3. 3D Printed Concrete

3D printing technology is transforming construction by enabling precise material placement and design flexibility. Sustainable advantages include:

• Minimizing material waste through accurate deposition.
• Reducing labor costs and construction time.
• Allowing complex shapes and optimized structures with less raw material.

3D printed concrete can also incorporate recycled aggregates or low-carbon binders, further enhancing sustainability.

4. Smart Concrete

Embedded sensors and smart materials allow concrete to monitor its own health in real time. Features include:

• Detecting cracks, strain, or moisture ingress.
• Sending real-time data to engineers for predictive maintenance.
• Extending the service life of structures by enabling timely interventions.

Smart concrete bridges the gap between structural performance and data-driven infrastructure management.

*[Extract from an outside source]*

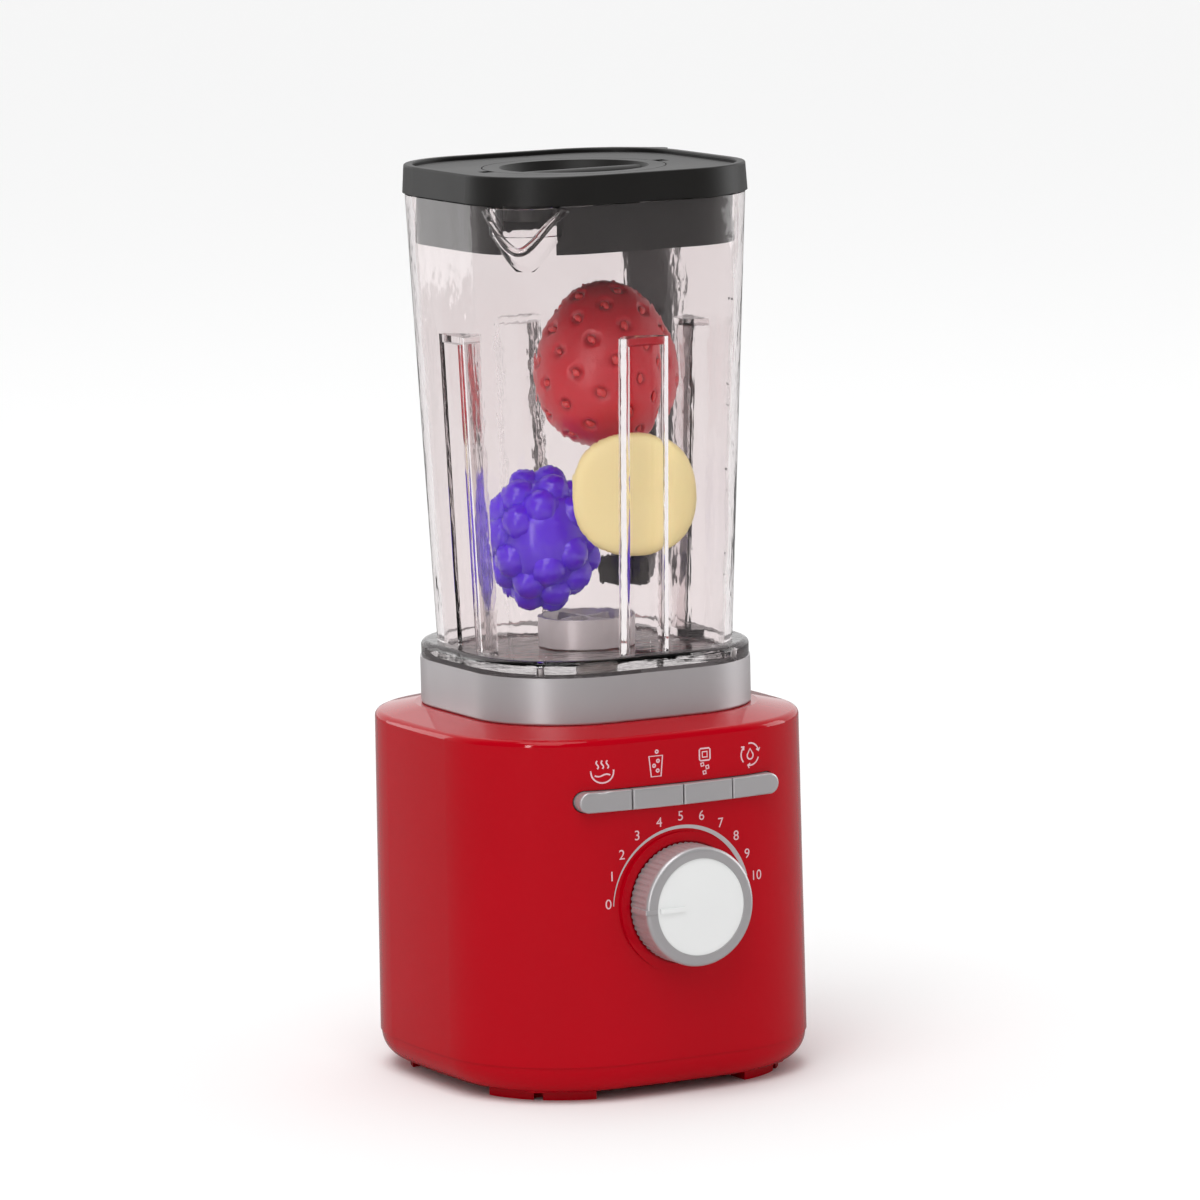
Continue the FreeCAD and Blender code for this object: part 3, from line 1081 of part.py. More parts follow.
# Lid with its skirt, spout lobe and thumb tab, and the filler cap in it
def lid_shell():
    piece = Piece("lid_shell", z=LID)
    corner, bow = size("lid_corner"), size("jar_bow")
    top_corner = "(Sizes.lid_corner - Sizes.lid_half + Sizes.lid_top_half)"
    piece.loft("Slab", [("0", soft_square(size("lid_half"), corner, bow)),
                        ("Sizes.lid_height", soft_square(size("lid_top_half"), top_corner,
                                                         bow))])
    piece.extrude("Tab", polygon(
        ("20", "-(Sizes.tab_width / 2)"), ("Sizes.tab_reach", "-(Sizes.tab_width / 2)"),
        ("Sizes.tab_reach", "(Sizes.tab_width / 2)"), ("20", "(Sizes.tab_width / 2)")),
        "(Sizes.lid_height - Sizes.lid_recess - Sizes.tab_thick)", size("tab_thick"),
        turn=Rotation(Vector(0, 0, 1), 45))
    far = value(size("tab_reach"))
    piece.fillet("TabCorners", size("tab_round"), lambda edge: all(
        abs((vertex.X + vertex.Y) / math.sqrt(2) - far) < 0.01 for vertex in edge.Vertexes)
        and abs(edge.Vertexes[0].Z - edge.Vertexes[1].Z) > 1)
    piece.cut("TopRecess", soft_square("(Sizes.lid_top_half - Sizes.lid_rim)",
                                       "(%s - Sizes.lid_rim)" % top_corner, bow),
              "(Sizes.lid_height - Sizes.lid_recess)", "Sizes.lid_recess + 1")
    deck_under = "(Sizes.lid_height - Sizes.lid_recess - Sizes.lid_deck)"
    skirt = "(Sizes.jar_rim_half - Sizes.jar_wall - Sizes.skirt_gap - %s)" % SKIRT_TAPER
    skirt_corner = "(Sizes.jar_rim_corner - Sizes.jar_wall - Sizes.skirt_gap)"
    piece.cut("UnderRoom", soft_square("(%s - Sizes.skirt_wall)" % skirt,
                                       "(%s - Sizes.skirt_wall)" % skirt_corner, bow),
              "0", deck_under)
    piece.extrude("Skirt", several(
        soft_square(skirt, skirt_corner, bow),
        soft_square("(%s - Sizes.skirt_wall)" % skirt, "(%s - Sizes.skirt_wall)" % skirt_corner,
                    bow)), "-1 * Sizes.skirt_depth", "Sizes.skirt_depth + 1")
    piece.extrude("Lobe", disc(size("lobe_radius"), size("lobe_reach"), "0"),
                  "-1 * Sizes.lobe_drop", "Sizes.lobe_drop + 1", turn=SPOUT_TURN)
    piece.cut("SpoutGap", block("6", "(Sizes.lobe_radius)", "(Sizes.lobe_reach + 2)", "0"),
              "-1 * Sizes.skirt_depth", "(Sizes.skirt_depth - Sizes.lobe_drop)",
              turn=SPOUT_TURN)
    seat = "(Sizes.cap_radius + Sizes.cap_gap)"
    neck = "(Sizes.cap_radius - Sizes.cap_lip + Sizes.cap_gap)"
    piece.cut("CapSeat", disc(seat), CAP_SEAT, "Sizes.cap_lip_height + 1")
    piece.cut("CapHole", disc(neck), deck_under, size("lid_deck"))
    for side in (-1, 1):
        piece.cut("Notch%d" % (side + 1), block("3", "(Sizes.notch_width / 2)",
                                                signed(side, "(%s + 1)" % seat), "0"),
                  CAP_SEAT, "Sizes.cap_lip_height + 1")
    piece.fillet("TopRound", "0.7", level_edges("Sizes.lid_height"))
    return piece


SKIRT_TAPER = ("((Sizes.jar_rim_half - Sizes.jar_foot_half) * Sizes.skirt_depth "
               "/ Sizes.jar_height)")
CAP_SEAT = "(Sizes.lid_height - Sizes.lid_recess - Sizes.cap_lip_height)"


def filler_cap():
    piece = Piece("filler_cap", z="(%s + %s)" % (LID, CAP_SEAT))
    plug = "(Sizes.cap_radius - Sizes.cap_lip)"
    low = "(Sizes.cap_lip_height - Sizes.cap_depth)"
    dish = "(Sizes.cap_lip_height - Sizes.dish_depth)"
    inner = "(%s - Sizes.cap_wall)" % plug
    piece.revolve("Cup", (
        ("0", "(%s - Sizes.cap_wall)" % dish), (inner, "(%s - Sizes.cap_wall)" % dish),
        (inner, low), (plug, low), (plug, "0"), ("Sizes.cap_radius", "0"),
        ("Sizes.cap_radius", "Sizes.cap_lip_height"), ("Sizes.dish_radius",
                                                      "Sizes.cap_lip_height"),
        ("(Sizes.dish_radius - 3)", dish), ("0", dish)))
    piece.extrude("Grip", block("(Sizes.dish_radius - 0.5)", "(Sizes.grip_width / 2)"),
                  "(%s - 0.5)" % dish, "(Sizes.grip_rise + 0.5)")
    top = value("%s + Sizes.grip_rise" % dish)
    piece.fillet("GripRound", "(Sizes.grip_width / 2 - 0.8)", lambda edge: all(
        abs(vertex.Z - top) < 0.01 and abs(vertex.X) > 5 for vertex in edge.Vertexes)
        and edge.Length > 20)
    return piece


# Play food that lies loose in the jar
def beside(side, depth):
    """Place from the drive axis: to the right and away along the three-quarter direction."""
    turn = math.radians(value(size("view_turn")))
    right = Vector(math.cos(turn), -math.sin(turn), 0)
    away = Vector(math.sin(turn), math.cos(turn), 0)
    return right * side + away * depth


def play_berry():
    feature = doc.addObject("Part::Feature", "play_berry")
    feature.Label = "play_berry"
    half_width, half_height = value(size("berry_half_width")), value(size("berry_half_height"))
    grain = value(size("drupelet_radius"))
    rows = int(value(size("drupelet_rows")))
    shape = Part.makeSphere(half_width + grain * 0.45)
    for row in range(rows + 1):
        tilt = math.pi * row / rows - math.pi / 2
        ring = half_width * math.cos(tilt)
        count = max(1, int(2 * math.pi * ring / (1.9 * grain)))
        for number in range(count):
            angle = 2 * math.pi * (number + 0.5 * (row % 2)) / count
            place = Vector(ring * math.cos(angle), ring * math.sin(angle),
                           half_height * math.sin(tilt))
            shape = shape.fuse(Part.makeSphere(grain, place))
    feature.Shape = shape.removeSplitter()
    low = value("%s + Sizes.food_gap" % ROTOR_TOP) + half_height + grain
    place = beside(-value(size("berry_side")), value(size("berry_back")))
    feature.Placement = Placement(place + Vector(0, 0, low), Rotation())
    return feature


def strawberry():
    feature = doc.addObject("Part::Feature", "strawberry")
    feature.Label = "strawberry"
    radius, height = value(size("strawberry_radius")), value(size("strawberry_height"))
    egg = value(size("strawberry_egg"))
    steps = 10
    points = []
    for number in range(steps + 1):
        turn = math.pi * number / steps
        across = radius * math.sin(turn) * (1 + egg * math.cos(turn))
        points.append(Vector(across, 0, height * (1 - math.cos(turn)) / 2))
    skin = Part.BSplineCurve()
    skin.interpolate(points, False)
    axis = Part.LineSegment(points[-1], points[0])
    face = Part.Face(Part.Wire([skin.toShape(), axis.toShape()]))
    feature.Shape = face.revolve(Vector(), Vector(0, 0, 1), 360)
    place = beside(value(size("strawberry_side")), value(size("strawberry_back")))
    feature.Placement = Placement(place + Vector(0, 0, value(size("strawberry_level"))),
                                  Rotation())
    return feature


def banana_slice():
    turn = Rotation(Vector(0, 0, 1), -value(size("view_turn"))) * Rotation(Vector(1, 0, 0), 90)
    place = beside(value(size("slice_side")), -value(size("slice_front")))
    piece = Piece("banana_slice", x=str(place.x), y=str(place.y), z=size("slice_level"),
                  turn=turn)
    half = "(Sizes.slice_thick / 2)"
    piece.extrude("Slice", soft_square(size("slice_half"), size("slice_corner"),
                                       size("slice_bow")), "-1 * " + half, size("slice_thick"))
    piece.fillet("SliceRound", size("slice_round"), lambda edge: all(
        abs(abs(vertex.Z) - value(half)) < 0.01 for vertex in edge.Vertexes))
    return piece


PIECES = [
    base_housing, base_tray, battery_door, housing_screws, battery_door_screw, battery_cells,
    battery_contacts, drive_gear, motor_pinion, drive_shaft, motor_shaft, motor_body,
    gear_plate, gear_plate_screws, drive_bush, drive_coupler, driven_coupler, switch_board,
    board_screws, tact_switches, rotary_switch, speed_knob, knob_disc, knob_spindle,
    jar_vessel, jar_collar, collar_screws, jar_bush, blade_shaft, blade_rotor, jar_handle,
    lid_shell, filler_cap, play_berry, strawberry, banana_slice,
]


def build():
    """Make every sub-part, check it, and write it to its own file."""
    made = [maker() for maker in PIECES] + [button(number) for number in range(4)]
    parts = [item.body if isinstance(item, Piece) else item for item in made]
    doc.recompute()
    faults = [item.Name for item in doc.Objects
              if "Invalid" in item.State or "Error" in item.State]
    for item in doc.Objects:
        if item.TypeId in CUTS and item.BaseFeature:
            if item.Shape.Volume > item.BaseFeature.Shape.Volume - 0.001:
                faults.append("%s cuts nothing" % item.Name)
    for part in parts:
        if part.Shape.isNull() or not part.Shape.isValid() or part.Shape.Volume <= 0:
            faults.append("%s has no valid shape" % part.Label)
    if faults:
        raise RuntimeError("faults: " + ", ".join(faults))
    os.makedirs("parts", exist_ok=True)
    for part in parts:
        part.Shape.exportStep("parts/%s.step" % part.Label)
        box = part.Shape.BoundBox
        print("%-20s solids %d  x %.1f..%.1f  y %.1f..%.1f  z %.1f..%.1f" % (
            part.Label, len(part.Shape.Solids), box.XMin, box.XMax, box.YMin, box.YMax,
            box.ZMin, box.ZMax))


build()
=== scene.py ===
import json
import logging
import math
from dataclasses import dataclass, field
from enum import Enum

import bmesh
import bpy
from mathutils import Matrix, Vector
from mathutils.bvhtree import BVHTree


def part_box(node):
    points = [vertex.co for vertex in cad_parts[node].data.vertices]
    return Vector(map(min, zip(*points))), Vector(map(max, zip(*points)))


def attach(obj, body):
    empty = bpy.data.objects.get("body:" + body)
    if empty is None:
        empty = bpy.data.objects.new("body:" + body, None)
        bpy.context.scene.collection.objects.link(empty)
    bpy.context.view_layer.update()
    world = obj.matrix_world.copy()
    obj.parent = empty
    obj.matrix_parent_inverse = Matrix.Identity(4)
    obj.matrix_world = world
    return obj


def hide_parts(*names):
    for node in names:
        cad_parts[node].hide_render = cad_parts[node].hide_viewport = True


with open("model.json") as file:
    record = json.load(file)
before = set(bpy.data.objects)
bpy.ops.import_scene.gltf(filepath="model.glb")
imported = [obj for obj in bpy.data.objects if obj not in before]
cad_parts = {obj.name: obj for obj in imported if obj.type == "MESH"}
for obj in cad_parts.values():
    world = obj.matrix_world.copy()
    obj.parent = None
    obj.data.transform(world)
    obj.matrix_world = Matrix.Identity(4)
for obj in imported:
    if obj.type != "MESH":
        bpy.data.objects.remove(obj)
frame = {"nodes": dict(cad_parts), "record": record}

log = logging.getLogger("scene")
MM = 0.001
GOLDEN_TURN = math.pi * (3 - math.sqrt(5))
Point = tuple[float, float]
Stroke = tuple[list[Point], bool]

DRIFT_SCALE, DRIFT_DETAIL, GRAIN_DETAIL = 28.0, 4.0, 3.0
FRUIT_GLOW, FRUIT_GLOW_DEPTH = 0.05, 0.004
GLASS_IOR = 1.33
SHADOW_TINT = (0.97, 0.955, 0.955, 1)
SCATTER_SEED = 7


class Kind(Enum):
    """How a finish is made up in the shader."""

    PLASTIC = "plastic"
    CLEAR = "clear"
    FRUIT = "fruit"


@dataclass(frozen=True)
class Finish:
    """One surface finish: colours are linear, grain is a scale on Object coordinates.

    The colour drifts to the tint over the surface, and the roughness between its two values. A
    fruit drifts only half-way; its shade group takes it the rest of the way where the bulge value
    is low, which paints shade into the strawberry's dimples and between the berry's drupelets.
    """

    slot: str
    color: tuple[float, float, float]
    tint: tuple[float, float, float]
    roughness: tuple[float, float]
    grain: float = 900.0
    bump: float = 0.05
    depth: float = 0.3
    metallic: float = 0.0
    specular: float = 0.5
    stretch: tuple[float, float, float] = (1.0, 1.0, 1.0)
    kind: Kind = Kind.PLASTIC


FINISHES: dict[str, Finish] = {
    "red_shell": Finish("red_shell", (0.47, 0.0, 0.008), (0.41, 0.0, 0.006), (0.05, 0.09),
                        grain=350, bump=0.012, specular=0.26),
    "silver_satin": Finish("silver_satin", (0.62, 0.6, 0.61), (0.53, 0.51, 0.52), (0.34, 0.44),
                           grain=1500, bump=0.12, metallic=0.6, stretch=(1.0, 1.0, 7.0)),
    "clear_jar": Finish("clear_jar", (0.9, 0.865, 0.862), (0.86, 0.8, 0.805), (0.02, 0.06),
                        grain=110, bump=0.5, depth=0.55, stretch=(1.0, 1.0, 0.35), kind=Kind.CLEAR),
    "black_lid": Finish("black_lid", (0.009, 0.008, 0.0075), (0.014, 0.013, 0.012),
                        (0.38, 0.5), grain=2200, bump=0.12, specular=0.3),
    "pale_dial": Finish("pale_dial", (0.84, 0.85, 0.84), (0.79, 0.8, 0.8), (0.3, 0.42)),
    "white_plastic": Finish("white_plastic", (0.8, 0.8, 0.77), (0.72, 0.72, 0.69),
                            (0.35, 0.5)),
    "steel": Finish("steel", (0.56, 0.56, 0.55), (0.42, 0.42, 0.42), (0.22, 0.38),
                    metallic=1.0),
    "cell_wrap": Finish("cell_wrap", (0.03, 0.03, 0.035), (0.08, 0.075, 0.07), (0.25, 0.4),
                        grain=500),
    "circuit_board": Finish("circuit_board", (0.01, 0.13, 0.05), (0.02, 0.19, 0.08),
                            (0.35, 0.5), grain=400),
    "switch_case": Finish("switch_case", (0.02, 0.02, 0.02), (0.03, 0.03, 0.03), (0.4, 0.55)),
    # Strawberry tint: painted shade, which fills the dimples round the seeds.
    "strawberry_red": Finish("strawberry_red", (0.78, 0.008, 0.025), (0.2, 0.0, 0.008),
                             (0.3, 0.4), grain=1500, bump=0.3, specular=0.5,
                             kind=Kind.FRUIT),
    # Berry tint: painted shade, which fills the hollows between the drupelets and the heart behind
    # them.
    "berry_purple": Finish("berry_purple", (0.13, 0.003, 1.0), (0.025, 0.0, 0.3),
                           (0.14, 0.22), grain=900, bump=0.06, specular=0.7,
                           kind=Kind.FRUIT),
    "banana_yellow": Finish("banana_yellow", (1.0, 0.9, 0.47), (0.92, 0.74, 0.3),
                            (0.45, 0.6), grain=700, bump=0.15, kind=Kind.FRUIT),
    "seed": Finish("strawberry_red", (0.85, 0.05, 0.05), (0.6, 0.02, 0.03), (0.25, 0.35)),
    "print_pink": Finish("silver_satin", (0.78, 0.52, 0.56), (0.72, 0.46, 0.5), (0.4, 0.5)),
    "print_silver": Finish("silver_satin", (0.55, 0.52, 0.53), (0.45, 0.42, 0.43), (0.3, 0.4)),
    "print_black": Finish("black_lid", (0.012, 0.012, 0.012), (0.02, 0.02, 0.02), (0.4, 0.5)),
}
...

5. Circular Economy Practices

Concrete waste is increasingly being recycled back into new mixes, closing the material loop. Practices include:

• Crushing demolished concrete to use as aggregate.
• Reusing industrial by-products like fly ash and slag.
• Designing structures with modular components for easier reuse.

These circular economy strategies reduce landfill waste, conserve resources, and promote sustainable urban development.

Adopting these trends allows the construction industry to simultaneously reduce environmental impact, improve durability, and optimize costs. By combining advanced materials, innovative production techniques, and intelligent monitoring systems, engineers and contractors can build resilient, eco-friendly, and long-lasting infrastructure.

Sustainable concrete is no longer just an alternative—it is becoming a standard practice in modern construction, driving innovation while safeguarding the planet for future generations.